How have other countries, NGOs, and UN agencies responded?
The Coordination of Indigenous Organizations of the Andes (CAOI), a collaboration of indigenous organizations in six Latin American countries has announced that they will initiate a court case against the Alan Garcia government at the International Criminal Court. AIDESEP and national NGOs mobilized large segments of the Peruvian population, which has resulted in demonstrations throughout the country. As I said, the solidarity of the non-indigenous population in the region is remarkable.
The brutality of the repression of the indigenous protest and Garcia’s blatantly discriminatory discourse about the rights of indigenous citizens in Peru have put into action many international solidarity networks and multilateral organizations which are targeting Peruvian embassies abroad with direct actions or by lobbying their own governments to take action. The force and reach of Internet campaigning becomes evident in situations like this, and in my view, has made the government of Peru aware that they are being watched.

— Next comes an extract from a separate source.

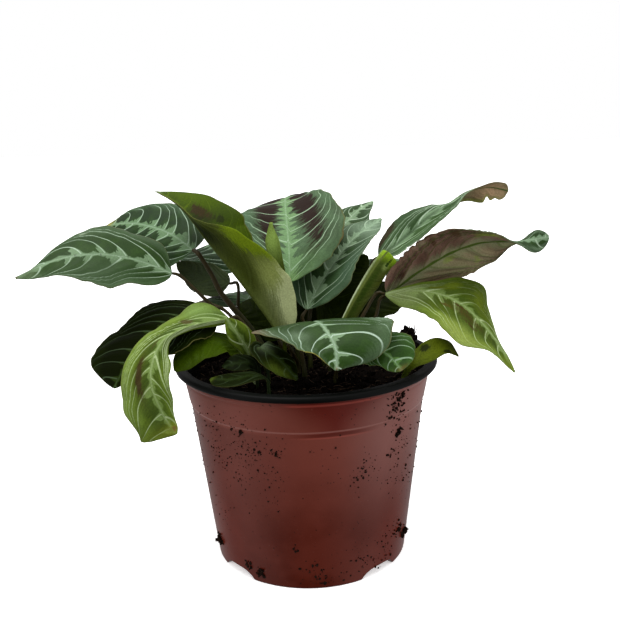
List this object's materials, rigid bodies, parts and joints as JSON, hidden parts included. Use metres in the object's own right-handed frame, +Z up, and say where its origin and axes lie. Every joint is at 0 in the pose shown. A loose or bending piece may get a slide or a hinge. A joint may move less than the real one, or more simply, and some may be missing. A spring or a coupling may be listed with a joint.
{
  "type": "potted prayer plant",
  "caption": "Potted prayer plant with broad waved leaves on thin brown stalks, in a round tapered nursery pot with a dark rim, filled with soil.",
  "frame": {"origin": "on the surface it stands on, under the middle of the whole plant's outer box; the pot's axis is 7.1 mm to +X and 21.7 mm to -Y of it", "axes": "+Z up, -Y is the pictured front, +X is to the right in the picture and runs along the plant's widest spread"},
  "size_m": [0.2486, 0.1734, 0.1827],
  "materials": {
    "pot_outside": "satin",
    "pot_inside": "satin",
    "soil": "matte",
    "leaf_grey_green": "satin",
    "leaf_dark_green": "satin",
    "leaf_deep_green": "satin",
    "leaf_lime": "satin",
    "leaf_olive": "satin",
    "leaf_red_brown": "satin",
    "stalk": "satin"
  },
  "bodies": {
    "root": {"pot": "pot_outside", "pot_inner": "pot_inside", "soil": "soil", "leaf_far_left": "leaf_grey_green", "stalk_far_left": "stalk", "leaf_upper_left": "leaf_dark_green", "stalk_upper_left": "stalk", "leaf_olive": "leaf_olive", "stalk_olive": "stalk", "leaf_center": "leaf_dark_green", "stalk_center": "stalk", "leaf_center_right": "leaf_dark_green", "stalk_center_right": "stalk", "leaf_upper_right": "leaf_dark_green", "stalk_upper_right": "stalk", "leaf_red_under": "leaf_red_brown", "stalk_red_under": "stalk", "leaf_lime": "leaf_lime", "stalk_lime": "stalk", "leaf_rolled": "leaf_olive", "stalk_rolled": "stalk", "leaf_front": "leaf_grey_green", "stalk_front": "stalk", "leaf_low_left": "leaf_deep_green", "stalk_low_left": "stalk", "leaf_hanging": "leaf_lime", "stalk_hanging": "stalk", "leaf_back_tip": "leaf_dark_green", "stalk_back_tip": "stalk", "leaf_back_left": "leaf_dark_green", "stalk_back_left": "stalk", "leaf_grey": "leaf_deep_green", "stalk_grey": "stalk", "leaf_shade_back": "leaf_deep_green", "stalk_shade_back": "stalk", "leaf_shade_left": "leaf_deep_green", "stalk_shade_left": "stalk", "leaf_shade_right": "leaf_deep_green", "stalk_shade_right": "stalk", "leaf_shade_center": "leaf_deep_green", "stalk_shade_center": "stalk", "leaf_back_a": "leaf_dark_green", "stalk_back_a": "stalk", "leaf_back_b": "leaf_grey_green", "stalk_back_b": "stalk", "leaf_back_c": "leaf_dark_green", "stalk_back_c": "stalk", "leaf_front_right": "leaf_dark_green", "stalk_front_right": "stalk", "leaf_backlit": "leaf_deep_green", "stalk_backlit": "stalk", "leaf_young": "leaf_lime", "leaf_over_rim": "leaf_lime", "leaf_soil_left": "leaf_deep_green", "leaf_soil_back": "leaf_deep_green", "leaf_crumpled": "leaf_olive", "leaf_scrap": "leaf_lime"}
  },
  "joints": []
}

International NGOs, like Oxfam, have been working to strengthen the position of indigenous organizations in Peru for decades and will continue supporting national organizations and building capacity to keep the Peruvian government accountable in relation to environmental and social issues around mining and multinational companies and, most importantly, the active protection of individual and collective rights of indigenous peoples as are agreed upon in international conventions, which Peru has ratified.